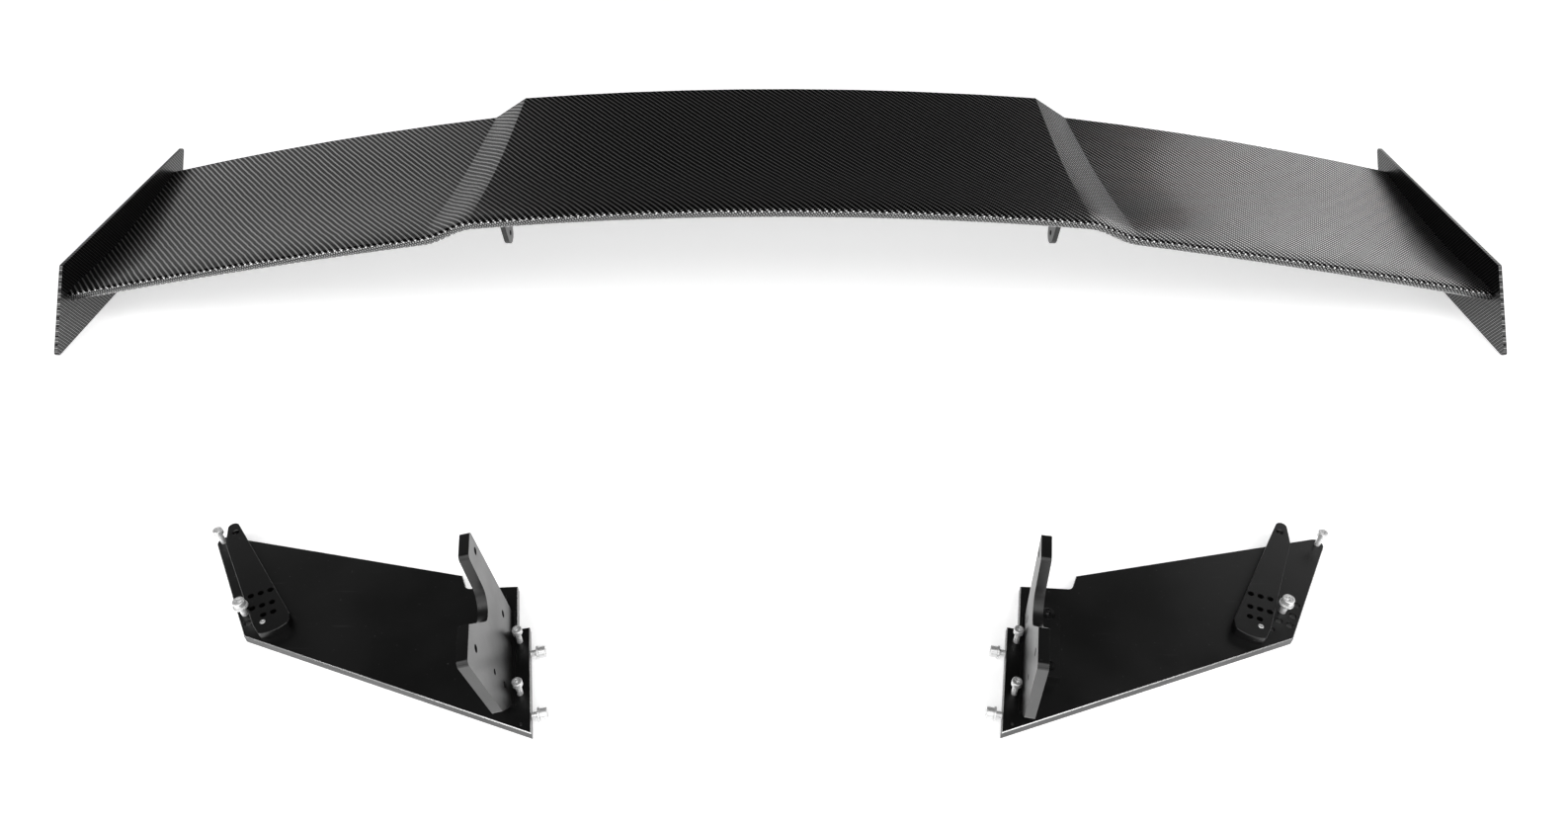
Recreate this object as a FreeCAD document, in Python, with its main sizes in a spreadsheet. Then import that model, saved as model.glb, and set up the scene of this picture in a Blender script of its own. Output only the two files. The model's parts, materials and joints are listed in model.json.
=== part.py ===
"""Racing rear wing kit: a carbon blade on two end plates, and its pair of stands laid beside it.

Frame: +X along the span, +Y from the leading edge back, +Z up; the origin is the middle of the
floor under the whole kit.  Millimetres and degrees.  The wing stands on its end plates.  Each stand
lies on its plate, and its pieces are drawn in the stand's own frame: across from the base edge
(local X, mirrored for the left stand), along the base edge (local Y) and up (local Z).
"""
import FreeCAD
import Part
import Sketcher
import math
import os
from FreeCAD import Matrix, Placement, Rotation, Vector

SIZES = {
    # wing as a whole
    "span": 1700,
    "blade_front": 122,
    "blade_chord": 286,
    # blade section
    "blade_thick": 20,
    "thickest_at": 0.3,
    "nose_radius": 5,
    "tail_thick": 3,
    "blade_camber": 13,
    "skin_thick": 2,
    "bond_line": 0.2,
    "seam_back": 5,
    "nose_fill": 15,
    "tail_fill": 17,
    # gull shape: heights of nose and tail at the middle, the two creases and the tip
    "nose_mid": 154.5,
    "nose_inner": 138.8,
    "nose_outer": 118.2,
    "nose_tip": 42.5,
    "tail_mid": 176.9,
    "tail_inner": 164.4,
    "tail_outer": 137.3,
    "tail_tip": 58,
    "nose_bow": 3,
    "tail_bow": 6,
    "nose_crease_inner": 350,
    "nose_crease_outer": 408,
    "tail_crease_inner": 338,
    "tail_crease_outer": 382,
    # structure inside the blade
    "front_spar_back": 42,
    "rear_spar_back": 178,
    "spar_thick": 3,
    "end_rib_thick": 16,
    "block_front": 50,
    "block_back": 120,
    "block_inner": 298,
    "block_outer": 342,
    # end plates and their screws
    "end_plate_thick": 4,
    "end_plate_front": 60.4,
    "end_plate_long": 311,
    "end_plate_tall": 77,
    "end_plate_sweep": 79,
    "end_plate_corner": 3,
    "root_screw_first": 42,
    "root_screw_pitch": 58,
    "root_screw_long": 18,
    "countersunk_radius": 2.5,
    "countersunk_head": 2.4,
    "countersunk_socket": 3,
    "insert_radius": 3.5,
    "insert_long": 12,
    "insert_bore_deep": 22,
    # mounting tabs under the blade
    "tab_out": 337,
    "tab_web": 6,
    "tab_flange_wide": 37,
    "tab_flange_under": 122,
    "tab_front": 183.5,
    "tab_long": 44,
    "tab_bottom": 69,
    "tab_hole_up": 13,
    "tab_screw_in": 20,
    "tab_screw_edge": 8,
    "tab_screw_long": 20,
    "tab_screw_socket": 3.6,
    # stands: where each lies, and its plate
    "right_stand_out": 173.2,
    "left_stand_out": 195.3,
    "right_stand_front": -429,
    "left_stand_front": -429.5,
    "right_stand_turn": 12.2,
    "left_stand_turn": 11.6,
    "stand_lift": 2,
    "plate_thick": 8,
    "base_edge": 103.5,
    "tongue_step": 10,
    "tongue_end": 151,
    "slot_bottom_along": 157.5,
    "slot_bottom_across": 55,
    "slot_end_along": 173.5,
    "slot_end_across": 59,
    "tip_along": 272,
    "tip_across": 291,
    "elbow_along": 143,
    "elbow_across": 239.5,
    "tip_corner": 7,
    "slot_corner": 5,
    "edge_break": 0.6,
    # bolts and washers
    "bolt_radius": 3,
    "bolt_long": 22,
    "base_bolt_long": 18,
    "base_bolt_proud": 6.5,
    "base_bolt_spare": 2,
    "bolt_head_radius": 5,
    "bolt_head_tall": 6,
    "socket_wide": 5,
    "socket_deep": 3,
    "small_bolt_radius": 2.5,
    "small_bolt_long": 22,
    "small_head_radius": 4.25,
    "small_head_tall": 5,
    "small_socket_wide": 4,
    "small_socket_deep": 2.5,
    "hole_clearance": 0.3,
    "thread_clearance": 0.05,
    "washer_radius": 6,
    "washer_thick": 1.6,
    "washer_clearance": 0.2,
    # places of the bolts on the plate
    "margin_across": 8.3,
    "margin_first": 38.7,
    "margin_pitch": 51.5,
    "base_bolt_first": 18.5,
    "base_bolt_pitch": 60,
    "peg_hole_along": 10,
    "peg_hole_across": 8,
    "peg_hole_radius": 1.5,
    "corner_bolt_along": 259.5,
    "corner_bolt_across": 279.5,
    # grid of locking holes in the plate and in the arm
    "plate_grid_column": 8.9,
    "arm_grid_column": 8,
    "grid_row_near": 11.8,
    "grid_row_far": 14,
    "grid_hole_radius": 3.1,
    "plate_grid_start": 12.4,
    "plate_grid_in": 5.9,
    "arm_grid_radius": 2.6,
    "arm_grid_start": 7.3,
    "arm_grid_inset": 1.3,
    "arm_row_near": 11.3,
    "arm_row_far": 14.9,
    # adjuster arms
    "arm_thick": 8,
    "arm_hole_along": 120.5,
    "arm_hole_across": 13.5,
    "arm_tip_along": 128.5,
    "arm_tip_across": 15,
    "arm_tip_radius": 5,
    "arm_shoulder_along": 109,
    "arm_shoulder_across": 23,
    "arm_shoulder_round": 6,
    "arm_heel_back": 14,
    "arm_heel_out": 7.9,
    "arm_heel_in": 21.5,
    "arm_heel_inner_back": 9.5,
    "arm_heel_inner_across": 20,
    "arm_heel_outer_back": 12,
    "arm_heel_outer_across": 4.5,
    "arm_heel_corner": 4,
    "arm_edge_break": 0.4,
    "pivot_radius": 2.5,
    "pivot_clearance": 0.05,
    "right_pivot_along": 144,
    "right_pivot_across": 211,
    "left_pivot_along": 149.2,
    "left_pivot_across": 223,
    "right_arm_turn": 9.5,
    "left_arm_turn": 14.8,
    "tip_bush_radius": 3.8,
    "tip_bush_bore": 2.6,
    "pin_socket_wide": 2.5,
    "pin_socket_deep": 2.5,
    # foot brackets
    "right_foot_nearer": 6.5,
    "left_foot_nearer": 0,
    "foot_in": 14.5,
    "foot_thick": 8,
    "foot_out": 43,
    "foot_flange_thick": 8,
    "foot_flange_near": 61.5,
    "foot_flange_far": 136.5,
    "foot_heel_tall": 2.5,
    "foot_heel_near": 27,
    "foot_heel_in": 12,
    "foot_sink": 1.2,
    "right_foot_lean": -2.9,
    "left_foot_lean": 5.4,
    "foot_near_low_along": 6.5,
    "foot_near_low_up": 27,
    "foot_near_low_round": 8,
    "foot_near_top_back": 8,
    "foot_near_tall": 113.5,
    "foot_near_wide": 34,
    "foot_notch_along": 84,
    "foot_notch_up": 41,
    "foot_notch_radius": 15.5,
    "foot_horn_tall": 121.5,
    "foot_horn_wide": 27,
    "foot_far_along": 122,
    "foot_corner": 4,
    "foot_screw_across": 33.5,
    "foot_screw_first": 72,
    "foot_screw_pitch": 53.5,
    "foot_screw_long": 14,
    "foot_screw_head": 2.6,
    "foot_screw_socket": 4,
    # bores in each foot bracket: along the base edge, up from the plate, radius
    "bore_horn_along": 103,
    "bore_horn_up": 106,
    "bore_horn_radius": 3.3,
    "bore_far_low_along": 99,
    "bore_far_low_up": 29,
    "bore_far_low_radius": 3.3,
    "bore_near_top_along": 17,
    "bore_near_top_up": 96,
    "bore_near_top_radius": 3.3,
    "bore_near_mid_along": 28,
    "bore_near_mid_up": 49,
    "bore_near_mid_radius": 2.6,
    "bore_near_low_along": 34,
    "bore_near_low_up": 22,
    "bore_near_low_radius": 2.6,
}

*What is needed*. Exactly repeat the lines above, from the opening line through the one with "from FreeCAD import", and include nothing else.

*Final answer*.
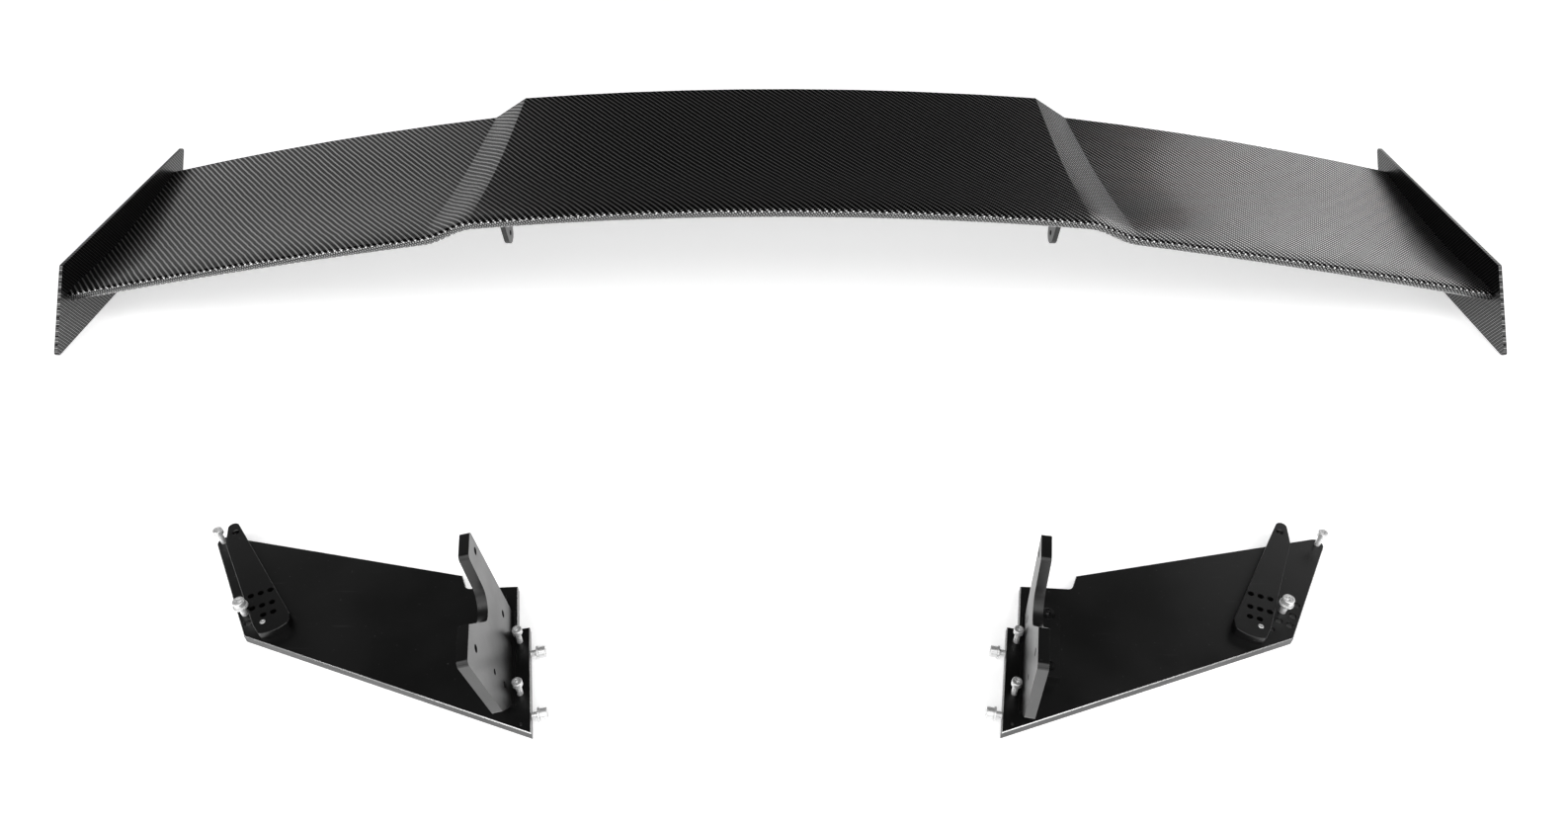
Recreate this object as a FreeCAD document, in Python, with its main sizes in a spreadsheet. Then import that model, saved as model.glb, and set up the scene of this picture in a Blender script of its own. Output only the two files. The model's parts, materials and joints are listed in model.json.
=== part.py ===
"""Racing rear wing kit: a carbon blade on two end plates, and its pair of stands laid beside it.

Frame: +X along the span, +Y from the leading edge back, +Z up; the origin is the middle of the
floor under the whole kit.  Millimetres and degrees.  The wing stands on its end plates.  Each stand
lies on its plate, and its pieces are drawn in the stand's own frame: across from the base edge
(local X, mirrored for the left stand), along the base edge (local Y) and up (local Z).
"""
import FreeCAD
import Part
import Sketcher
import math
import os
from FreeCAD import Matrix, Placement, Rotation, Vector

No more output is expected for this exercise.